Chirik and his two colleagues reported on the advance in a recent issue of the journal Nature (Vol. 427, Feb. 5, 2004). The research team included Chirik's former graduate student Jaime Pool and research assistant Emil Lobkovsky.

In an accompanying "News and Views" in Nature , Michael Fryzuk of the University of British Columbia notes that "a remarkable chemical transformation has been discovered that is likely to have important implications for the production of ammonia." However, Chirik emphasizes that his research group has succeeded only in producing ammonia in a laboratory setting, molecule by molecule, and is not making claims for an industrial process.

Nitrogen makes up 78 percent of the Earth's atmosphere and, thanks to a 90-year-old industrial process, it can be converted to ammonia-based fertilizer that sustains about 40 percent of the world's population, according to Fryzuk.

The problem with converting nitrogen into a usable, industrial form is that, although the element is a simple molecule, it is held together by an incredibly strong bond between two atoms. Indeed only carbon monoxide has a stronger bond. But while carbon monoxide easily adheres to other molecules, nitrogen is non-polar and does not attach easily to metals. It also is hard to put electrons into nitrogen molecules, and hard to take them out. The industrial method for converting nitrogen to ammonia, the Haber-Bosch process (after Fritz Haber and Carl Bosch, both Nobel laureates), produces more than 100 million tons

of ammonia annually for the chemical industry and agriculture.
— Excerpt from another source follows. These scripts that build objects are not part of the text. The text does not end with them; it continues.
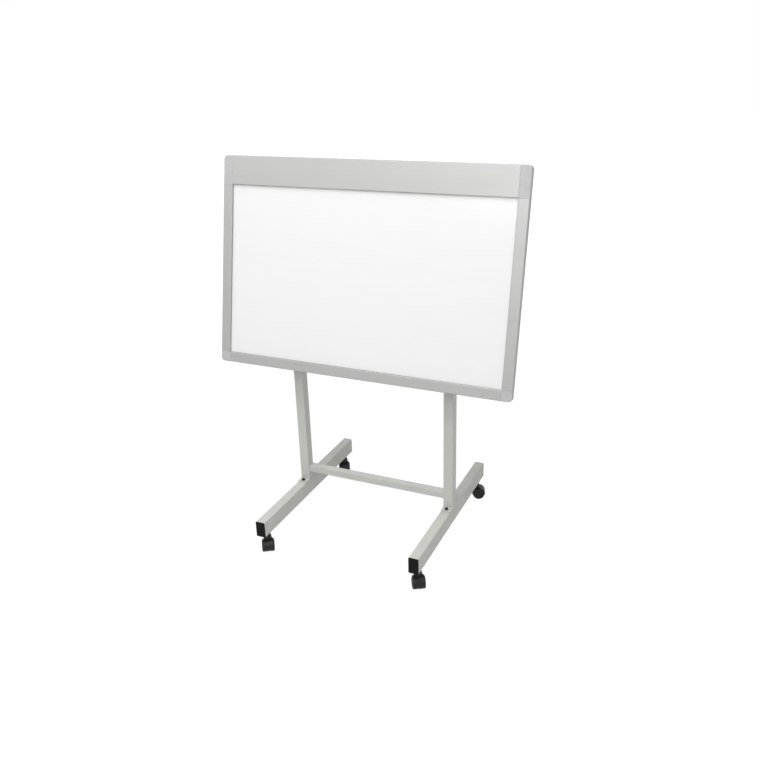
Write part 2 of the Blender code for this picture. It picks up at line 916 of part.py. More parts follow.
def make_wheel(name, side, seat):
    """A wheel whose blind bore opens towards the web, turned along Z from the web outwards."""
    part = add_part(name, bpy.data.meshes.new(name), "black_plastic", seat)
    bore = axle_radius + fit_gap
    face = wheel_width
    knuckle = wheel_edge_round * (1 - math.sqrt(0.5))
    dish_edge = wheel_radius - wheel_rim
    profile = [
        (0, face),
        (wheel_hub_radius, face),
        (wheel_hub_radius + wheel_dish, face - wheel_dish),
        (dish_edge - wheel_dish, face - wheel_dish),
        (dish_edge, face),
        (wheel_radius - wheel_edge_round, face),
        (wheel_radius - knuckle, face - knuckle),
        (wheel_radius, face - wheel_edge_round),
        (wheel_radius, wheel_edge_round / 2),
        (wheel_radius - wheel_edge_round / 2, 0),
        (bore, 0),
        (bore, wheel_bore_depth),
        (0, wheel_bore_depth),
    ]
    turned_part(part, profile, fine_sides, flat_down=True)
    part.location = (caster_trail, side * wheel_inner, axle_height)
    part.rotation_euler = (-side * math.radians(90), 0, 0)


def make_caster(name, across, along, heading):
    place = (across * post_x, along * (foot_length / 2 - caster_inset), 0)
    seat = make_pivot(name + "_caster_axis", place, (0, 0, heading))
    make_stem(name + "_stem", seat)
    make_hood(name + "_hood", seat)
    make_axle(name + "_axle", seat)
    make_wheel(name + "_wheel_a", -1, seat)
    make_wheel(name + "_wheel_b", 1, seat)


empty_scene()
parts = make_collection("whiteboard")
cutters = make_collection("cutters")
finishes = {
    "aluminium": make_material("aluminium", (0.62, 0.62, 0.61), 0.38, 0.9),
    "corner_plastic": make_material("corner_plastic", (0.6, 0.6, 0.6), 0.45, 0.0),
    "white_enamel": make_material("white_enamel", (0.88, 0.89, 0.88), 0.18, 0.0),
    "paper_honeycomb": make_material("paper_honeycomb", (0.42, 0.33, 0.22), 0.9, 0.0),
    "galvanised": make_material("galvanised", (0.55, 0.56, 0.57), 0.45, 0.9),
    "zinc_steel": make_material("zinc_steel", (0.6, 0.61, 0.62), 0.4, 0.9),
    "painted_steel": make_material("painted_steel", (0.53, 0.54, 0.51), 0.45, 0.0),
    "stand_paint": make_material("stand_paint", (0.53, 0.54, 0.51), 0.45, 0.0),
    "black_plastic": make_material("black_plastic", (0.015, 0.015, 0.017), 0.4, 0.0),
    "bright_bolt": make_material("bright_bolt", (0.6, 0.6, 0.6), 0.3, 1.0),
    "black_bolt": make_material("black_bolt", (0.02, 0.02, 0.02), 0.4, 0.6),
}
tilt_axis = make_pivot("tilt_axis", (0, 0, pivot_height), (-board_tilt, 0, 0))

make_panel()
make_level_profile("header_profile", header_height, header_inset, board_top, -1)
make_level_profile("bottom_profile", frame_width, panel_inset, board_bottom, 1)
for side, label in ((-1, "left"), (1, "right")):
    make_side_profile(side, label + "_profile")
    make_corner("top_" + label + "_corner", side, -1, header_height, header_inset)
    make_corner("bottom_" + label + "_corner", side, 1, frame_width, panel_inset)
    make_rail(side, label + "_rail")
    make_bracket(side, label + "_bracket")
    make_post(side, label + "_post")
    make_post_cap(side, label + "_post_cap")
    make_rivet(side, label + "_pivot_rivet")
    make_knob(side, label + "_lock_knob")
    make_foot(side, label + "_foot")
    make_foot_plugs(side, label + "_foot")
make_bar()
for name, across, along, heading in casters:
    make_caster(name, across, along, heading)
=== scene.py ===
# %% [markdown]
# A whiteboard that tilts between two posts and rolls on four twin-wheel casters.
#
# The engineering model comes first, as a fixed frame: every piece made here is measured from it,
# sits exactly where its solid sits and moves with the same body. Here the pieces get what a
# solid leaves out, such as fine edge rounds, weld beads, screw sockets and real finishes.

# %% Load the frame
import json
import math
import random

import bmesh
import bpy
from mathutils import Matrix, Vector


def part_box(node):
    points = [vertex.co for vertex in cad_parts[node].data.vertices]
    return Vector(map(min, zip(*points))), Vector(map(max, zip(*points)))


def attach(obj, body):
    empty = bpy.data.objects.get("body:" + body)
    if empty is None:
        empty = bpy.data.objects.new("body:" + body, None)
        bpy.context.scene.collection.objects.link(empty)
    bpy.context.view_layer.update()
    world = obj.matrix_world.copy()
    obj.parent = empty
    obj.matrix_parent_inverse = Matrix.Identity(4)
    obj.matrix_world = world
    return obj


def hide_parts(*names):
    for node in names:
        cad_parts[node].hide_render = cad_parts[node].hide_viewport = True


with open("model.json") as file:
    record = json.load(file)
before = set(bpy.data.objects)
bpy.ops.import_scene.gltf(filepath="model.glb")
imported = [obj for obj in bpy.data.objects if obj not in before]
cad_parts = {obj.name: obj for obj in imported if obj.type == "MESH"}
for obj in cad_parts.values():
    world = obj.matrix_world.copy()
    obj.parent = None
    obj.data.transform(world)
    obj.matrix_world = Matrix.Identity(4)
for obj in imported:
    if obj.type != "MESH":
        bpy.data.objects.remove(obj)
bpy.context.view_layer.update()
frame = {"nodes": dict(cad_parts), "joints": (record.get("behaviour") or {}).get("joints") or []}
joints = {joint["name"]: joint for joint in frame["joints"]}

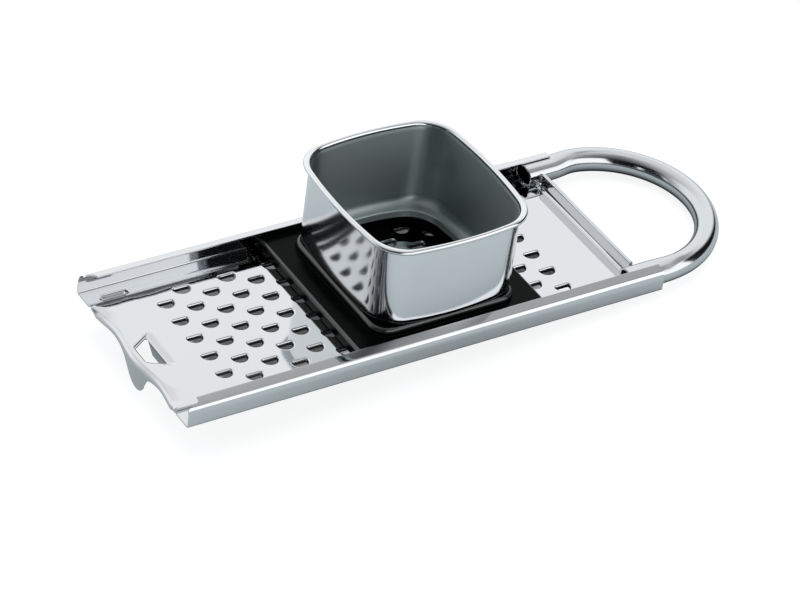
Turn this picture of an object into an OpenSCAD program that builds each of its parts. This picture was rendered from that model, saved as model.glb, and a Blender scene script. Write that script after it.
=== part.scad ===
// Spaetzle maker: a perforated steel tray with folded side rails, a bent tube handle,
// and a steel dough hopper that rides along the rails on a moulded carriage.
// Millimetres. +X runs towards the handle and +Z up.
// The origin is the middle of the perforated field, on the underside of the tray.

/* [Tray] */
// Width over both rails
tray_w = 108; // [96:1:132]
// Length of the rails
tray_len = 260; // [240:1:312]
// Height of the rails
rail_h = 10.7; // [9.5:0.1:13]
// Thickness of the sheet
sheet = 0.8; // [0.6:0.1:1]
// Width of the lip that each rail folds inwards
lip_w = 6.4; // [5.6:0.1:8]
// How far the lips are trimmed back at the front
lip_trim = 7; // [4:0.5:10]
// Front edge to the upturned rear flange
flange_x = 250; // [236:1:256]
// Height of the rear flange over the underside
flange_h = 8.3; // [6:0.1:9]
// How far the flange's rolled edge reaches down behind it
hem_h = 3; // [2:0.1:5]

/* [Drip holes] */
// Distance between neighbouring holes
hole_pitch = 14; // [13:0.1:15]
// Number of columns along the tray
hole_cols = 16; // [10:2:16]
// Radius of the half-round holes
hole_r = 4; // [3.2:0.1:4.4]
// Height of their straight side over the centre of the half circle
hole_chord = 0.4; // [0:0.1:1]
// Wall of the drawn edge round each hole
hole_wall = 0.7; // [0.5:0.1:0.8]
// Length of the drawn edge under each hole
hole_drop = 1; // [0.6:0.1:1.5]
// Front edge of the tray to the first column
first_col = 33.8; // [32:0.1:40]

/* [Front hook] */
// Depth of the skirt along the front edge
skirt_h = 4; // [3:0.1:6]
// Width of the skirt
skirt_w = 78; // [70:1:84]
// How low the hook reaches under the tray
hook_drop = 18.8; // [14:0.1:22]
// Width of the hook where it leaves the skirt
hook_w = 21; // [18:0.5:24]
// Angle at which the hook leans back
hook_lean = 15; // [5:1:18]
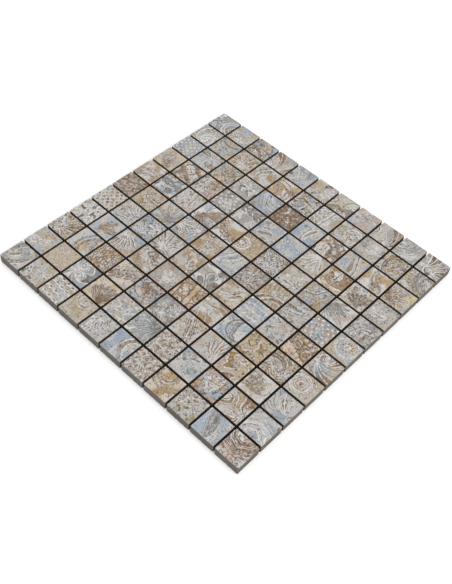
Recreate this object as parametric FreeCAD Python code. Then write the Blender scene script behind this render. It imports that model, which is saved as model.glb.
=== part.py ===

The process requires high temperatures and pressure in order for nitrogen and hydrogen to interact over an iron surface, which serves as a catalyst.

The Chirik team, however, was able to break the nitrogen molecule's atomic bond, using zirconium in a soluble form, at just 45 degrees Celsius (113 degrees Fahrenheit) and add hydrogen atoms to this so-called "dinitrogen bridge." Complete fixation to ammonia was achieved at 85 degrees Celsius (185 degrees Fahrenheit).

However, Chirik emphasizes that "the chance that anyone will ever replace the Haber-Bosch process is very small." His group's discovery could, he believes, be useful in making "value-added nitrogen chemicals, such as hydrazines for rocket fuels or fine chemicals for drug synthesis or dyes.

Fryzuk notes that it has taken so long to achieve the Chirik group's transformation of nitrogen because, he says, molecular nitrogen "is so chemically inert that even binding it to metal complexes in solution … was a decades-long challenge for inorganic chemists."

Unlike the Haber-Bosch process, the Chirik group's transformation of nitrogen does not use a catalyst. Instead the zirconium makes only one ammonia molecule at a time, not vast numbers as in an industrial process, and, as Fryzuk notes, "there is no known homogenous catalyst that can effect this simple process" at low temperatures and pressure. (Instead of acting as a catalyst, the zirconium forms a new complex in which hydrogen atoms are added to the dinitrogen bridge, ultimately forming ammonia.)

Chirik says his group is currently searching for such a catalyst, which would be patentable. "Maybe we can come up with catalytic cycles that don't make ammonia but make other nitrogen compounds. Arguably that would be more important than making ammonia," he says.

The title of the Nature article is "Hydrogenation and cleavage of dinitrogen to ammonia with a zirconium complex." The research was funded by the National Science Foundation.